How Far Should Students Be Expected to Walk to School?

By Briana Vannozzi

Parents in Camden asked the administration to walk not just a mile, but 2.4 miles in their children’s shoes. There’s longstanding legislation in New Jersey that stipulates when busing kicks in for school transportation and when a child must walk.

“The way the law is written is a one-size-fits-all formula. So it’s 2.5 miles for high school students, two miles for K-8 students. And a place like Camden, Paterson, Trenton, Newark, it’s not the same in terms of the environment and the conditions that the students are experiencing,” said Camden School District Superintendent Paymon Rouhanifard.

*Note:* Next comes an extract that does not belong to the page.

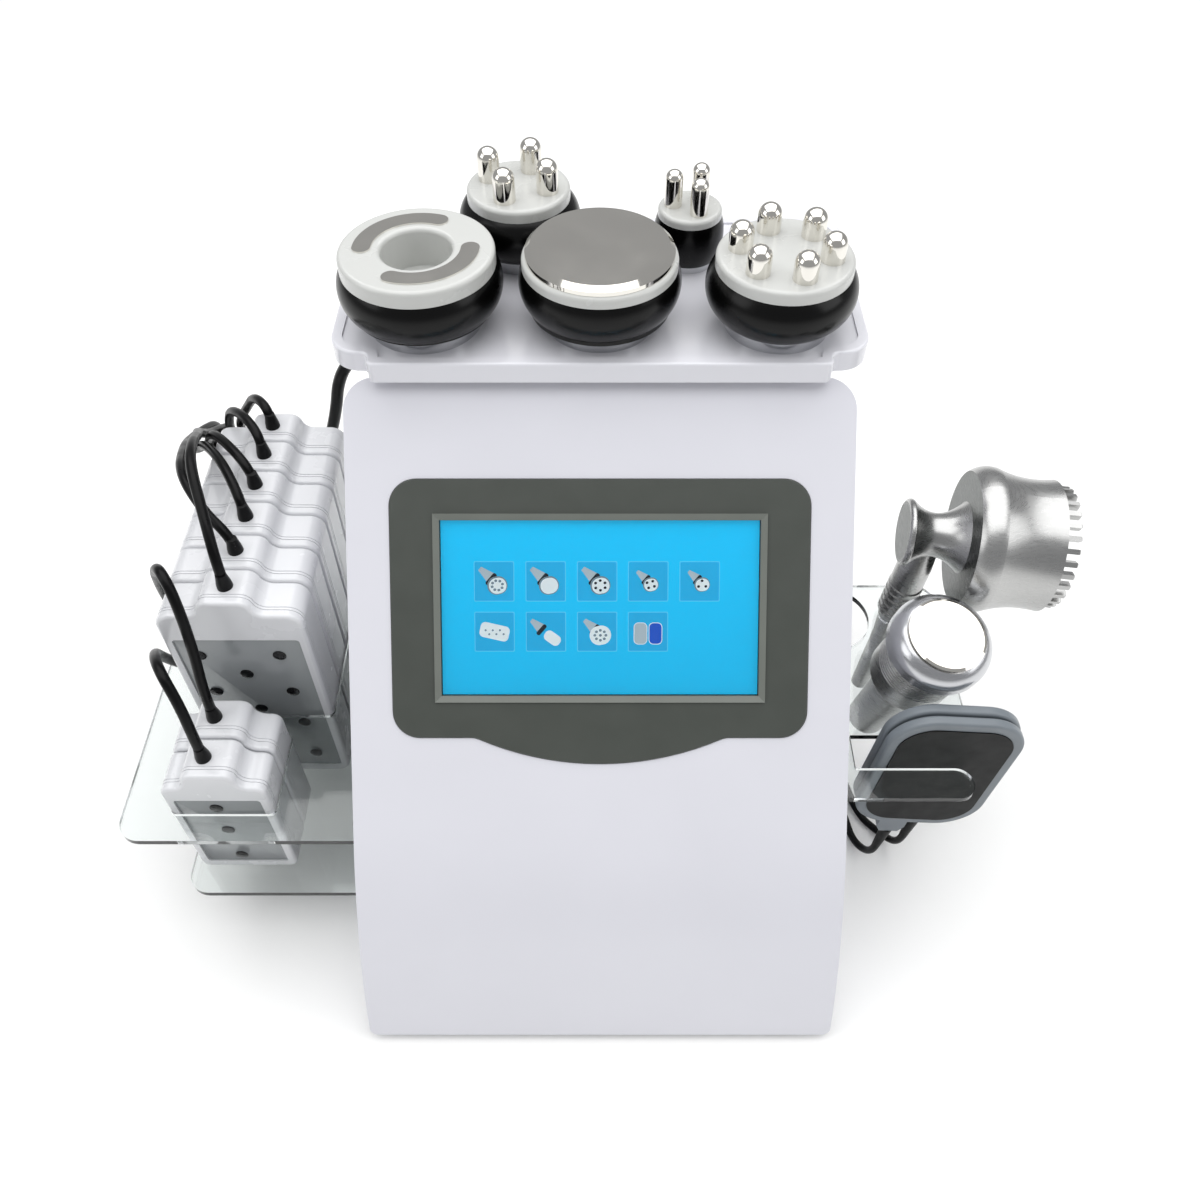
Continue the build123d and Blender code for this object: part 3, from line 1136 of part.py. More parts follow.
def sole_lead_route(i):
    start = boot_end(i)
    x = SOLE_SOCKETS_X[1 - i]
    shift = 9.0 * i
    down = math.radians(SOLE_PAD_LEAN)
    drop = start.Z / 2
    return [(start.X, start.Y, start.Z),
            (start.X - drop * math.sin(down), start.Y, start.Z - drop * math.cos(down)),
            (start.X - 9, start.Y + 15 - shift / 4, SOLE_LEAD_FLOOR),
            (172.0 + shift, -38.0, SOLE_LEAD_FLOOR), (163.0 + shift, 5.0, SOLE_LEAD_FLOOR),
            (160.0 + shift, 55.0, SOLE_LEAD_FLOOR), (156.0 + shift, 96.0, SOLE_LEAD_FLOOR),
            (143.0 + shift / 2, 124.0 + shift, SOLE_LEAD_FLOOR + 6),
            (x + 8, 132.0 + shift, 40.0), (x + 1, 128.0 + shift, 74.0),
            (x, 114.0 + shift / 2, SOCKET_LOWER_Z), (x, SOLE_LEAD_END_Y, SOCKET_LOWER_Z)]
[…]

The law is pretty complex, but here’s how it works in a nutshell: Districts must provide busing for all K-8 students living more than two miles from their school. High school students — grades 9 through 12 — must get bused if they live more than 2.5 miles from the school. Anyone living just inside that radius needs to find their own way.

“Two miles in one community is completely different than two miles in another community. There’s a little bit of an issue in my mind that you have a statewide statute that isn’t necessarily looking at the variation that can happen between districts,” said Mark Weber, teacher and education blogger.

It gets a bit trickier for private school transportation. If a district has sending zones that trigger mandatory public school busing, it has to provide buses or cash payments — known as “aid in lieu of transportation” — for school children within that same border.

“I think that this sort of highlights an issue that has to do with funding inequity across the state. So if you’re a district that has the ability to tax itself because you have high property values and your citizens have high income, then you have the ability to tax yourself and generate those revenues to provide those extra services,” Weber said.

At an announcement inside Camden High School today, Rouhanifard unveiled that the district will invest $150,000 to expand bus services for high school students.

“An additional 220 students will have busing access. So New Jersey Transit bus passes for students that live two miles or further from their high school,” Rouhanifard said.

“That is a blessing for me because now I don’t have to walk the 20 minute walk from my school to here to get to practice, so that’s a good blessing for me,” said Creative Arts High School Senior Deyonna Jackson.

Convenience factor aside, students in both urban and rural districts say they’re often up against dangerous school routes, whether it’s county highways with no shoulder to walk or drugs and gangs loitering at every corner.

“Walking to school when grown men try to talk to you, I get scared, I try to walk fast. So I’m already walking a long distance and trying to walk fast,” said Sophomore Jacynna Trusty.

“The kids face a lot of challenges that we used as key points for the walk, to show the importance of why they needed the transportation and you guys received that,” said John Royal of The Village.

Assemblyman Arthur Barclay is proposing a budget resolution that will allocate more funding for schools to broaden bus services.

“I’m a product of it myself. I talked the talk and walked the walk,” he said.

He says he’s been planting the seed with Republican lawmakers and those in suburban districts. He’s just waiting to see if it will grow.